The two biggest cost savers were materials—infinitely quicker-to-produce metal-injection-molded (MIM) small parts and a cast frame—and automated machinery. The CMD’s frame is cast at Ruger Precision Metals. Contrary to popular opinion, there’s nothing inherently wrong with a properly cast 1911 frame, and Ruger’s are the best on the market. Casting allows more consistency in certain dimensions, much less machine time, and when correctly done, there’s no loss of strength or longevity. The Ruger CMD uses a slide machined from 416 stainless bar stock, and the exact composition of the stainless frame is a proprietary secret, but the difference between the two materials eliminates the
galling common to early stainless 1911s by other makers.

A further benefit to this cast 1911 frame is the integral plunger tube that tensions the thumb safety and slide lock on the left side, just above the grip panel. Normally staked on a forged frame, this tube (with its enclosed, double-headed, spring-loaded plunger) is a relative weak point in the 1911’s design in that it can come unstaked, and if it drops off completely, it affects the safety’s ability to lock on or off and hinders the slide lock from doing just that. Here, since the tube is cast as part of the frame, it would take a substantial whack to knock it loose or affect the function of those two important parts.
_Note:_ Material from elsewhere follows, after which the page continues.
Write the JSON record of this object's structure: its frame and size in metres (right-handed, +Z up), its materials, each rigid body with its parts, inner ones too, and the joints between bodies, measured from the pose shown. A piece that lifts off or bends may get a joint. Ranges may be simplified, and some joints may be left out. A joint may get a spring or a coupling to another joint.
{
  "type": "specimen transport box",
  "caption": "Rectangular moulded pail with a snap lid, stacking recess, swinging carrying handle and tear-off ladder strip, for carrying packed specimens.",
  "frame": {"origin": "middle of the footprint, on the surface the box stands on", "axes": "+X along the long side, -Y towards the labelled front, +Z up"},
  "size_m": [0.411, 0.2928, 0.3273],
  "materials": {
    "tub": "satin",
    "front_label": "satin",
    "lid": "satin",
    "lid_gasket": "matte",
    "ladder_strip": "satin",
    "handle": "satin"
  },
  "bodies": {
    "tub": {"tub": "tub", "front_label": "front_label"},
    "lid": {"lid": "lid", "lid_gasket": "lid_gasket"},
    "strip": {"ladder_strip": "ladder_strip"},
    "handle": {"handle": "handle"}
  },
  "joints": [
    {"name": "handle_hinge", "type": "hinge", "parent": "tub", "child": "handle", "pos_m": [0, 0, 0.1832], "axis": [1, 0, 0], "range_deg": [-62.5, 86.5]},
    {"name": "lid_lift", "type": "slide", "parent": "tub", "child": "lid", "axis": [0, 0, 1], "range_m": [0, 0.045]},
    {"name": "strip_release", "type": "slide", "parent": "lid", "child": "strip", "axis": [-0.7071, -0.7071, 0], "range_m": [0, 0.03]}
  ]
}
MIM parts? I know, whether you hate them or don’t care, they’re here to stay, and again, it’s a matter of how well they’re made. Metal-injection molding produces more uniform parts, requiring less human hands-on involvement, and with the right formulation (which advances regularly) in the right spot, it can reduce costs without diminishing function. MIM parts in the CMD include the front and rear sights, hammer, thumb safety, grip safety, sear, disconnector, barrel link, magazine catch, firing-pin stop, slide stop and the ejector—all outsourced to Ruger’s strict specifications, as the company has no MIM production capability of its own.

Elsewhere, the CMD’s barrel is CNC-machined from bar stock in-house with broached rifling. The firing pin is titanium to allow the pistol to pass various drop test requirements without resorting to an internal passive firing-pin block, which the CMD does not have. The included stainless magazines are made for Ruger by Checkmate, a well-known American supplier to several 1911 brands. Finally, the traditional diamond-pattern checkered grip panels are made by Altamont.

DOWNRANGE

First lubed with white lithium grease on its rails, on a 49-degree day in the quarry, the CMD ran through four different factory loads, two 185-grain JHPs and two 230-grain JHPs, at 25 yards without a single malfunction either off the sandbag for accuracy or off my own two feet for rapid-fire controllability, including Black Hills’ steel-cased ammunition. It wasn’t quite perfect, though. The pistol shot consistently 4 inches low at 25 yards, ejection was literally all over the place (bouncing off my forehead, rolling down my shirt front, pinging off my headset ear cup, dropping on the shooting table, arcing back 15 feet over my head, landing on the ground a foot to the right of the table, etc.), and the hex-head grip screws loosened. The extractor is CNC-machined from alloy round stock (not MIM) and can be tuned for more consistent ejection if needed, the grip screws just need a good beginning torque-down, and Ruger was made aware of the pistol’s low point of impact.

Otherwise, the pistol was controllable, reliable with a clean 4.25-pound trigger break, and within the accuracy parameters acceptable for a stock 1911 variant in a defensive role. Like any 1911-style pistol, you can shoot it as is, straight from the maker, or sink more money into “accurizing” with a tighter barrel bushing, night sights and so on.

A full-featured pistol at an entry-level price deserves a hard look for anybody in the market for a new 1911, and a quality Commander-sized version is never a bad carry choice if you can handle .45 ACP power levels.